Canada Tightens Crypto Regulations, Increases Penalties and Scrutiny
Canada's regulatory environment has undergone significant changes for cryptocurrency businesses in 2026. The country's previous reputation as a pragmatic jurisdiction for crypto companies has given way to a more demanding regime.
The implementation of the Crypto-Asset Reporting Framework (CARF) on January 1, 2026, has introduced new tax-reporting obligations for crypto service providers with Canadian users. This adds an extra layer of complexity to existing Anti-Money Laundering (AML) duties. Operators must now collect transaction-level data in line with the OECD standard and submit reports to the Canada Revenue Agency by 2027.

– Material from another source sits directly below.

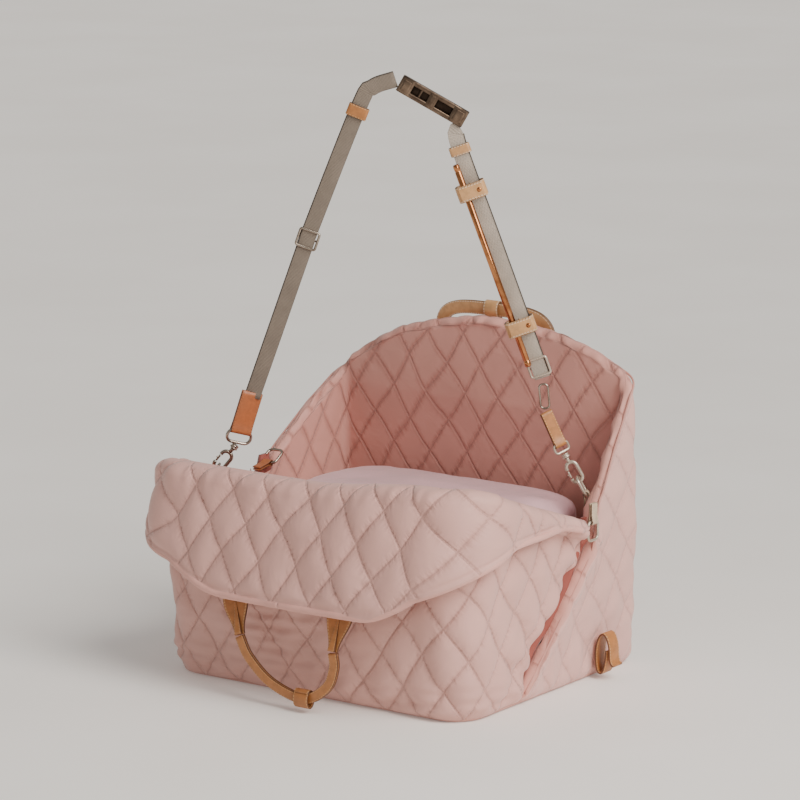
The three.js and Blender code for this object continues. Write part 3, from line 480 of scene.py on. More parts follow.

Additionally, two key pieces of legislation received Royal Assent on March 26, 2026: Bill C-12 and Bill C-15. The former introduced significant amendments to the Proceeds of Crime (Money Laundering) and Terrorist Financing Act, including a fortyfold increase in maximum administrative monetary penalties from CAD 500,000 to CAD 20 million per violation.
FINTRAC has already demonstrated its increased enforcement posture by revoking approximately 47 crypto-linked Money Services Business registrations since the start of 2026. This signals that a template compliance program is no longer sufficient for operators in Canada.